Once you have followed this process through, you should have a clearer idea about what you want from your career and which types of roles are a good fit for you. Now, go back to that initial definition of success you came up with. Does it still hold true? If not, what needs to change?

Look back through your findings from each stage of this exercise. Does anything lack alignment with the bigger picture you have come up with? If so, this is something you need to focus on and fix. That may mean getting some training, or it may mean letting go of something and making a compromise somewhere. All of the elements must work harmoniously with one another for this technique to result in its desired outcome. Once everything stacks up, you should be good to go, armed with a stronger sense of self-awareness, a clearer picture of your career path, and some new potential opportunities to explore.

Wrapping Up

How you spend your time is how you spend your life. Doing work that leverages your strengths so you can contribute to outcomes that fulfill your personal values should lead to a high degree of job satisfaction. The key thing to realise is that satisfaction is found not by chasing a particular position in a specific industry, but by aligning your work with your natural attributes and wider life goals. This is an important thing to remember if you want to find your dream job.

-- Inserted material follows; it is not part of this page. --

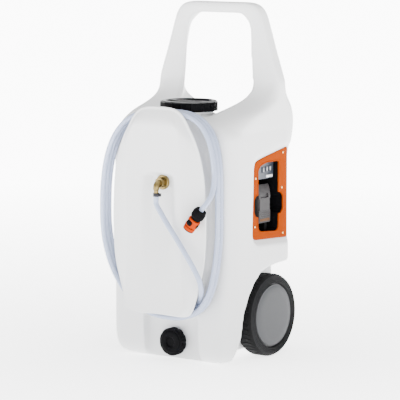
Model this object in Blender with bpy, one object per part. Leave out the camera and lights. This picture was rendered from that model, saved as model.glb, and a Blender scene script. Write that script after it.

That is what makes this technique so powerful. You can use it at any stage of your career, but it is particularly valuable when you feel stuck in a rut or are considering a career change. Revisit it whenever you’re ready for a new challenge and need to determine your next move. It should help you to open doors and identify new opportunities that are more rewarding than where you’re currently at. It is also a great way to sense-check a career decision before you make the leap.